You maintain an active blog, posting several times every week, often about the work of other writers. Is community important to you? I would imagine that the world of academia must be very different from the realm of horror authors.
Community is hugely important to me as writing in a vacuum is incredibly lonely and sterile. I think it’s really important for writers, especially new writers, to be able to find not just information about markets, but also writing groups and like-minded folk, places where they can get their work critiqued and can critique the work of others as that’s an equally important part of learning your craft. It’s important to learn that even the folk at the top of their game still struggle, still have stories that don’t work, still have White Whales of stories that they pursue relentlessly (sometimes stupidly). It’s important to know that no one’s journey is the same but that you can sometimes follow someone else’s steps to your dream; or some steps from one author, some from another.
Perhaps the most important things to learn are: you can’t please everyone, and you never know everything. So, grow a thick skin, and keep learning!
What can you tell us about the illustrated storybooks (with Kathleen Jennings) mentioned at your website?
At the moment Flight is in the hands of Tiny Owl Workshop, and we’re hoping to have copies available by about June (all going well). It’s an illustrated version of the story I wrote a few years ago for Paula Guran for Once Upon A Time: New Fairy Tales. I love it (though it was a very difficult birth!) and Kathleen and I were talking one day and the suggestion was made that perhaps we could do it as an illustrated book. I love working with Kathleen, her art always comes out looking as if she’s taken a peek inside my head.
It’s gorgeous. She’s done such beautiful work and Tiny Owl have done a wonderful job of bringing everything together. Now, we’re just waiting for the finished product.

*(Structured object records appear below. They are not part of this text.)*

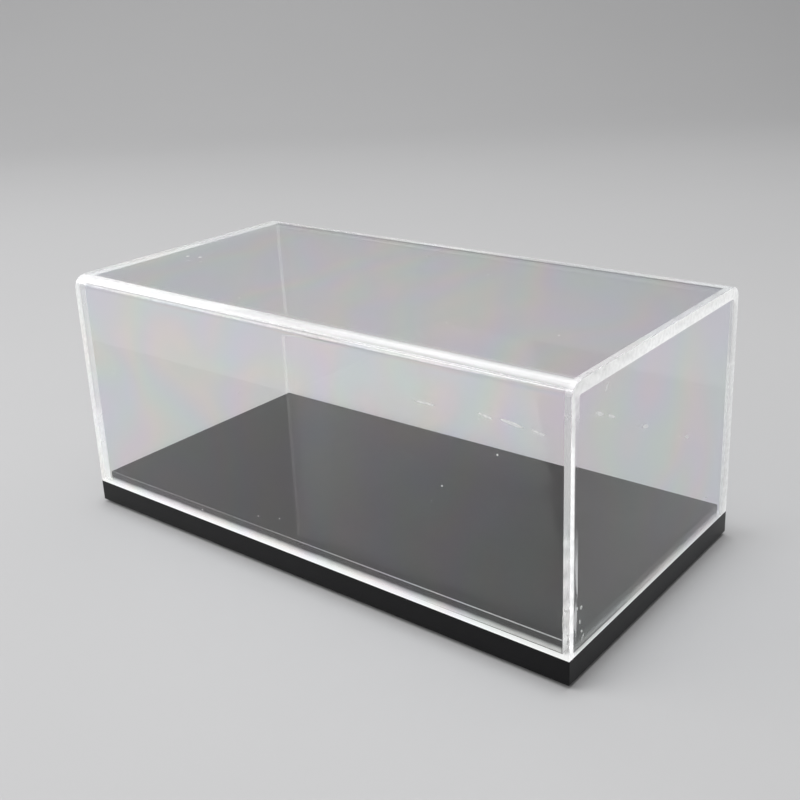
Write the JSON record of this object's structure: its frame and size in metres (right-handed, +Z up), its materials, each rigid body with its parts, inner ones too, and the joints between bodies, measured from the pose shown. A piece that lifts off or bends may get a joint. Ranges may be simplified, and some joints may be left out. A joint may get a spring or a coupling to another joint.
{
  "type": "display case",
  "caption": "Clear acrylic display case for a small scale model: a bent sheet with cemented end panels lifts off a black base with a raised locating plate and low feet.",
  "frame": {"origin": "centre of the footprint, on the surface that the feet stand on", "axes": "+X along the case's length, +Y from its front to its back, +Z up"},
  "size_m": [0.15, 0.078, 0.066],
  "materials": {
    "clear_acrylic": "polished",
    "black_acrylic": "polished",
    "clear_vinyl": "satin"
  },
  "bodies": {
    "base": {"base_plate": "black_acrylic", "locating_plate": "black_acrylic", "foot_front_left": "clear_vinyl", "foot_front_right": "clear_vinyl", "foot_back_left": "clear_vinyl", "foot_back_right": "clear_vinyl"},
    "cover": {"cover_sheet": "clear_acrylic", "end_panel_left": "clear_acrylic", "end_panel_right": "clear_acrylic"}
  },
  "joints": [
    {"name": "cover_lift", "type": "slide", "parent": "base", "child": "cover", "axis": [0, 0, 1], "range_m": [0, 0.08]}
  ]
}
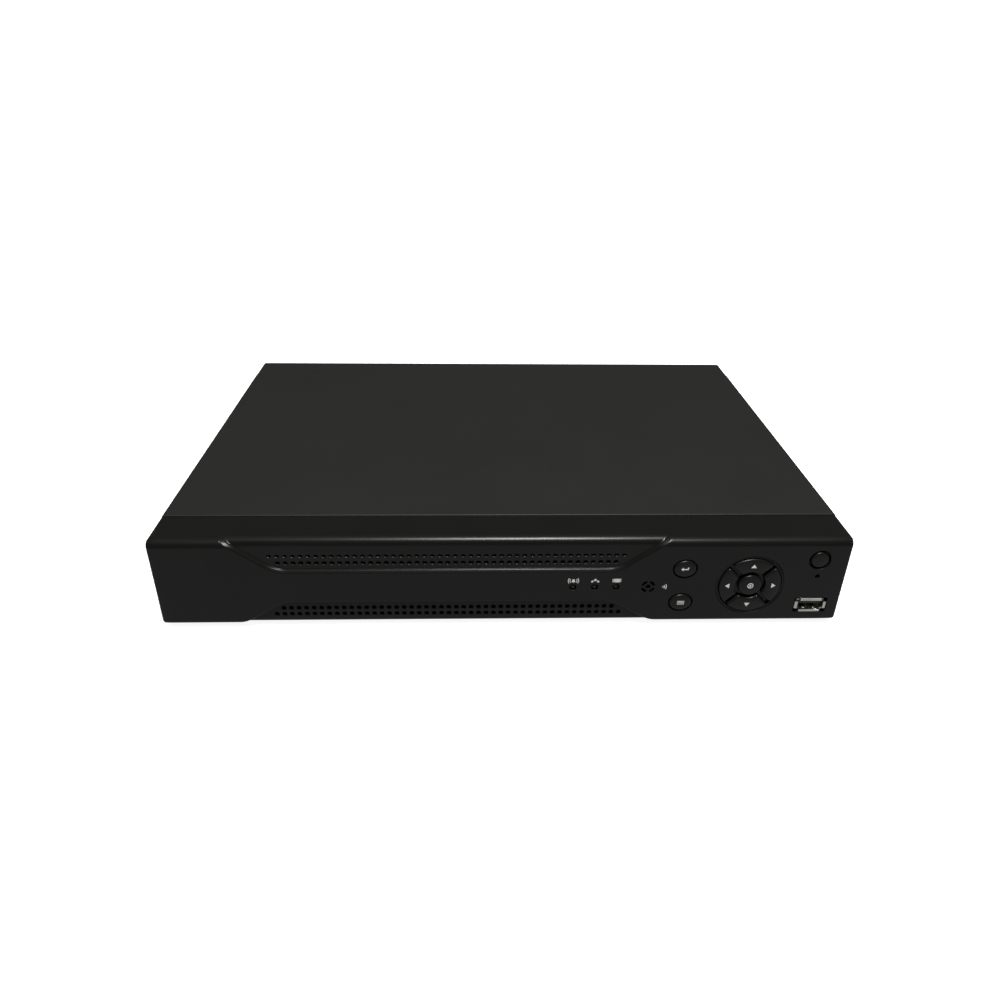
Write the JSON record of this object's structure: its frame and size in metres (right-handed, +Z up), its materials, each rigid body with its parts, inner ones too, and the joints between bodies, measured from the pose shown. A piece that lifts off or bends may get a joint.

In the meantime, we’re working on an illustrated version of another one of my stories, “Skin,” which is about selkies and temper tantrums. No publisher yet, but when we’ve got some art and layout together I’ll be approaching people.
What can you tell us about your novel Vigil (coming in July 2016 from Jo Fletcher Books)?
Vigil came from a short story “Brisneyland by Night.” Several people said “That would make a great novel”, so I eventually bit the bullet and made it into one. It’s a mix of noir and fantasy and horror in modern day Brisbane, where my heroine Verity Fassbinder tries to keep the Weyrd underbelly of the city and the Normal population from coming to blows. It’s made difficult when someone is making wine from the tears of children, someone else is murdering sirens, and another someone entirely is going after the members of the Council of Five who rule the Weyrd.
Is writing like committing an act of magic?
I hope so! It’s a creation of worlds different to the one we live in. It’s playing god. But, as with all magic, you need to get the ingredients and measures right or things can go horribly, horribly wrong.